- Court: Supreme Court of New South Wales
- Decided: 26 May 2003

Court membership
- Judge sitting: Hamilton J

Keywords
- Injunction

= Animal Liberation Ltd v National Parks and Wildlife Service =

2003 NSW court case regarding the culling of feral animals

Animal Liberation Ltd v National Parks & Wildlife Service was a NSW Supreme Court case, and one of the first Australian court cases to provide judicial recognition of animal sentience.

==Background==
Animal Liberation Ltd sought an interlocutory injunction to prevent the Director General of the National Parks & Wildlife Service from culling wild goats in the Woomargama National Park via a helicopter shoot, arguing that the practice constituted animal cruelty.

==Trial==
Animal Liberation Ltd argued that the shooting would be comparable to the culling of feral goats that took place on Lord Howe Island in 1999. They introduced forensic pathology evidence from the 1999 culling, revealing that some animals were not killed right away and there was no evidence of coup de grace. The Director General refuted any connection whatsoever to the 1999 Lord Howe Island cull and also argued that cruelty could not be inferred. The Director General further contended that the court should not restrain a statutory agency from performing its duty unless unnecessary cruelty was involved.

===Issues===
The Court examined three primary issues: the involvement of the Director General in the Lord Howe Island cull, the potential risk of cruelty associated with the aerial cull, and the question of whether the Court should grant Animal Liberation the interlocutory injunction to prevent the aerial cull.

===Judgment===
Hamilton J found that even though the Lord Howe Island cull was conducted by the Lord Howe Island Board (and not the National Parks & Wildlife Service), the Director General had a representative on the Board and was consulted. The defendant addressed complaints and wrote letters on behalf of the Minister regarding the cull's satisfactoriness. His Honour inferred that the defendant believed in the correctness of these views as Director General.
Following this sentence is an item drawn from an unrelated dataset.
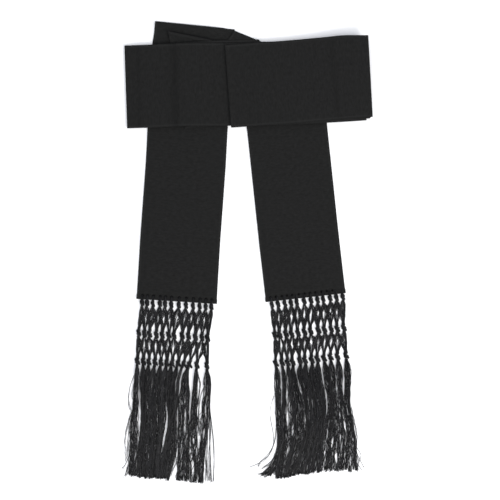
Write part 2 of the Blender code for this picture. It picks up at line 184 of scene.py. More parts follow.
def make_black_cloth():
    material, shader = start_material("black_cloth_weave", 0.86, 0.06)
    shader.inputs["Sheen Weight"].default_value = 0.022
    shader.inputs["Sheen Roughness"].default_value = 0.5
    uv = add_node(material, "ShaderNodeUVMap", uv_map="UVMap")
    ribs = add_node(material, "ShaderNodeTexWave", RIB_WAVE, bands_direction="Y")
    warp = add_node(material, "ShaderNodeTexWave", WARP_WAVE, bands_direction="X")
    slub_place = add_node(material, "ShaderNodeMapping", {"Scale": (150.0, 420.0, 1.0)})
    slubs = add_node(material, "ShaderNodeTexNoise", {"Scale": 1.0, "Detail": 3.0})
    mottle_look = {"Scale": 150.0, "Detail": 4.0, "Roughness": 0.7}
    mottle = add_node(material, "ShaderNodeTexNoise", mottle_look)
    fibres = add_node(material, "ShaderNodeTexNoise", {"Scale": 2600.0, "Detail": 2.0})
    weave = add_node(material, "ShaderNodeMath", {1: 0.35}, operation="MULTIPLY_ADD")
    fuzz = add_node(material, "ShaderNodeMath", {1: 0.5}, operation="MULTIPLY_ADD")
    bump = add_node(material, "ShaderNodeBump", {"Strength": 0.55, "Distance": 0.00025})
    for node in (ribs, warp, slub_place, mottle, fibres):
        join_nodes(material, (uv, "UV", node, "Vector"))
    join_nodes(
        material,
        (slub_place, "Vector", slubs, "Vector"),
        (warp, "Fac", weave, 0),
        (ribs, "Fac", weave, 2),
        (fibres, "Fac", fuzz, 0),
        (weave, "Value", fuzz, 2),
        (fuzz, "Value", bump, "Height"),
        (bump, "Normal", shader, "Normal"),
    )

    tone = add_node(material, "ShaderNodeMath", operation="ADD")
    spread = add_node(material, "ShaderNodeMapRange", {"From Min": 0.60, "From Max": 1.40})
    # Painted highlight: a lighter band just inside every pressed edge, added to the dye's tone.
    edge_highlight = add_node(material, "ShaderNodeAttribute", attribute_name="edge_highlight")
    # Painted shade: darkens the holes of the hem and the creases of the band toward near black.
    painted_shade = add_node(material, "ShaderNodeAttribute", attribute_name="painted_shade")
    tone_and_highlight = add_node(material, "ShaderNodeMath", {1: 0.8}, operation="MULTIPLY_ADD")
    tone_and_highlight.use_clamp = True
    cloth_tones = {MIX_FIRST: BLACK_CLOTH, MIX_SECOND: LIGHT_TONE_AND_HIGHLIGHT}
    colour = add_node(material, "ShaderNodeMix", cloth_tones, data_type="RGBA")
    painted_shade_mix = add_node(material, "ShaderNodeMix", {MIX_SECOND: HOLE_SHADE_BLACK}, data_type="RGBA")
    join_nodes(
        material,
        (slubs, "Fac", tone, 0),
        (mottle, "Fac", tone, 1),
        (tone, "Value", spread, "Value"),
        (edge_highlight, "Fac", tone_and_highlight, 0),
        (spread, "Result", tone_and_highlight, 2),
        (tone_and_highlight, "Value", colour, "Factor"),
        (colour, MIX_RESULT, painted_shade_mix, MIX_FIRST),
        (painted_shade, "Fac", painted_shade_mix, "Factor"),
        (painted_shade_mix, MIX_RESULT, shader, "Base Color"),
    )
    return material


black_cloth = make_black_cloth()
print("rib width in metres:", RIB)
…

Hamilton J noted the Director General's broad statement that the shoot would be conducted properly. However, his Honour remained unconvinced of this statement given that similar assurances were made for the Lord Howe Island cull in 1999. Therefore, Hamilton J did not consider the Director General's assurances as negating the risk of cruelty in the proposed shoot. Furthermore, it was arguable that certain animals would not be killed right away nor be swiftly put down after sustaining injuries.

===Decision===
Hamilton J issued a temporary injunction lasting four to six weeks, determining that the risk of animal cruelty resulting from an immediate cull was greater than any possible harm the Director General might incur.

==Significance==
While the decision did not completely end aerial culling and only granted a temporary injunction for six weeks, it provided judicial recognition of animal sentience in culling feral animals.